Chinese imports of everything from cheap televisions to socks have skyrocketed since 2001, when the emerging economic power joined the World Trade Organization.

China’s admission to WTO was backed by both the Bush and Clinton administrations. It gave China virtually unfettered access to the U.S. market, making it easy for Americans to buy cheap Chinese products.

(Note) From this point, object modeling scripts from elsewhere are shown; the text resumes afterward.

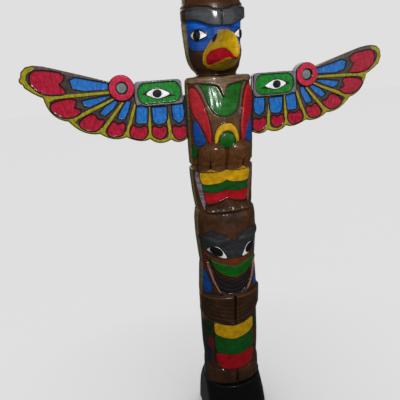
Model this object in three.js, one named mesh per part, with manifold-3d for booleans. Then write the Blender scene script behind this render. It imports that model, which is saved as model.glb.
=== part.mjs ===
// Carved and painted wooden totem pole: a spread-winged eagle above a bear, on a square black base.
// Millimetres, +Z up, the figures face -Y, the origin is on the base's underside, below the pole's axis.
import * as THREE from 'three';
import Module from 'manifold-3d';
import { mergeVertices } from 'three/addons/utils/BufferGeometryUtils.js';

// Driving sizes of the pole, and the clearance between pieces that touch
const CLEARANCE = 0.3;
const POLE_HEIGHT = 1322;
const POLE_WIDTH = 206;
const POLE_DEPTH = 176;
const BEAK_REACH = 116;

// Driving sizes of the base block: its top is a little wider than the pole that stands on it
const BASE_HEIGHT = 177.7;
const BASE_SIDE = 220;
const BASE_LEDGE = 1;
const BASE_TOP_SIDE = POLE_WIDTH + 2 * BASE_LEDGE;
const BASE_CORNER = 28;

// Driving sizes of the wing boards
const WING_SPAN = 1108;
const WING_THICKNESS = 28;
const WING_FACE = 4;
const WING_RELIEF = 4;
const RING_RADIUS = 36;
const RING_HOLE_RADIUS = 16;
const FRAME_WIDTH = 140;
const FRAME_HEIGHT = 70;
const FRAME_BORDER = 15;
const RIB_WIDTH = 8;
const KNOB_RADIUS = 10;

// The carving is drawn at this size and follows the driving sizes as shares of it
const DRAWN = { foot: 178, height: 1322, width: 206, depth: 176, beak: 116, span: 1108, wingLine: 1222 };

const clamp = (value, low = 0, high = 1) => Math.min(high, Math.max(low, value));

function smooth(from, to, value) {
  const share = clamp((value - from) / (to - from));
  return share * share * (3 - 2 * share);
}

// A value read off a list of [place, value, value ...] rows, in straight steps between them
function along(rows, place, column = 1) {
  const ordered = rows[0][0] < rows[rows.length - 1][0] ? rows : [...rows].reverse();
  if (place <= ordered[0][0]) return ordered[0][column];
  for (let i = 1; i < ordered.length; i += 1) {
    const [low, high] = [ordered[i - 1], ordered[i]];
    if (place <= high[0]) {
      const share = (place - low[0]) / (high[0] - low[0]);
      return low[column] + share * (high[column] - low[column]);
    }
  }
  return ordered[ordered.length - 1][column];
}

// Height of the pole's drawing, half width, depth in front and behind, and how far back it is widest
const SECTIONS = [
  [178, 101, 64, 101, 3], [240, 100, 66, 104, 4], [262, 97, 67, 106, 5], [321, 100, 70, 106, 5],
  [364, 101, 68, 106, 4], [418, 101, 66, 105, 4], [458, 101, 65, 104, 3], [466, 99, 66, 103, 3],
  [476, 101, 68, 103, 2], [543, 101, 79, 102, 0], [583, 99, 86, 99, 0], [626, 96, 91, 96, 0],
  [652, 93, 93, 94, 0], [675, 95, 95, 95, 0], [700, 97, 97, 96, 0], [763, 101, 98, 96, 0],
  [800, 101, 92, 96, 0], [834, 97, 84, 95, 0], [839, 92, 74, 92, 2], [842, 94, 46, 92, 2],
  [890, 99, 40, 106, 8], [970, 103, 44, 110, 10], [975, 96, 44, 102, 8], [984, 96, 46, 102, 7],
  [990, 102, 50, 106, 6], [1040, 103, 66, 106, 6], [1066, 103, 70, 106, 6], [1147, 102, 64, 106, 5],
  [1200, 101, 52, 105, 5], [1238, 99, 42, 103, 5], [1246, 93, 40, 98, 6], [1250, 60, 34, 80, 12],
  [1273, 74, 48, 92, 18], [1310, 84, 60, 108, 22], [1400, 90, 64, 116, 25], [1438, 90, 62, 115, 25],
  [1446, 85, 58, 110, 24], [1475, 83, 54, 108, 24], [1492, 74, 46, 98, 22], [1500, 55, 30, 80, 20],
];

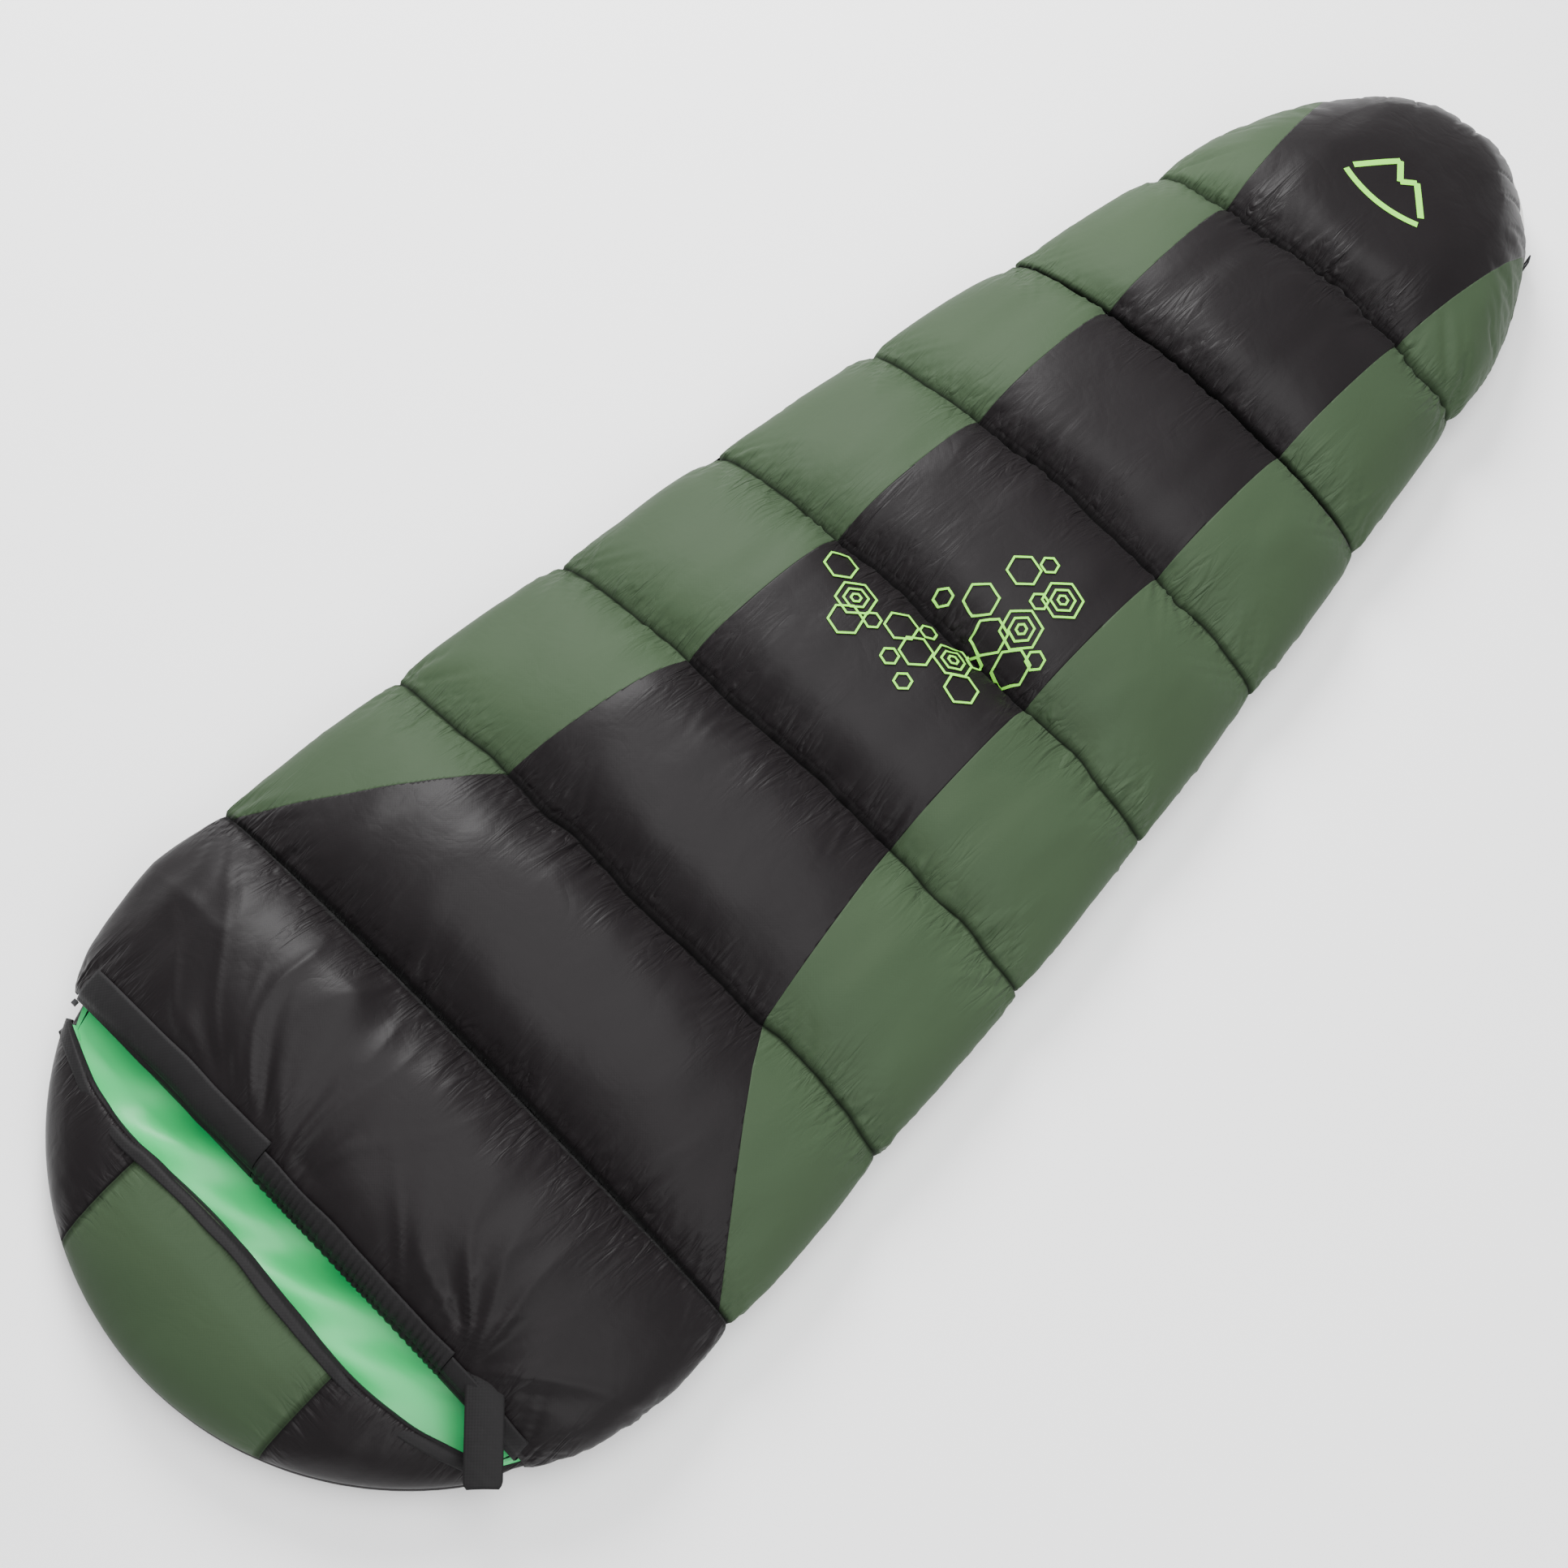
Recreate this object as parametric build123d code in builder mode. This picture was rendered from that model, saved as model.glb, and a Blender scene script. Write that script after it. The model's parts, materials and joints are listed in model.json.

It also hastened the decline of domestic manufacturers who once made the couches, T-shirts and other goods China now supplies.

In North Carolina, NAFTA hurt, but the blow struck by Chinese imports has been greater.  During the first seven years of NAFTA, which took effect in 1994, the state lost 26,000 manufacturing jobs.  In the first four years after China entered the WTO, the state lost 30,000 jobs in textile, apparel and furniture manufacturing alone, according to the U.S.-China Economic and Security Review Commission.

And that trend has continued.  According to the Economic Policy Institute, a non-partisan think tank, the open-door China policy has cost North Carolina 77,000 jobs since 2001, about 2 percent of the state’s total employment during that period.  That’s a higher percentage than any state but New Hampshire.

Despite the job losses, free-trade advocates maintain that the open-door policy with China has fostered international expansion of North Carolina companies, particularly biotech and software firms. 

Exports from North Carolina companies to China have grown over the last five years – but not nearly as fast as imports from China. 

The U.S. trade deficit with China has ballooned to $256 billion from $83 billion in 2001, despite early predictions that free trade would help shrink it. On balance, China’s entrance into the WTO has been bad for North Carolina, a 2007 report by the U.S.-China commission concluded.

“North Carolina appears to have realized few if any substantial benefits from China’s admission to the WTO, and the net effect of trade with China since its accession appears to be negative overall for North Carolina’s economy,” the report said.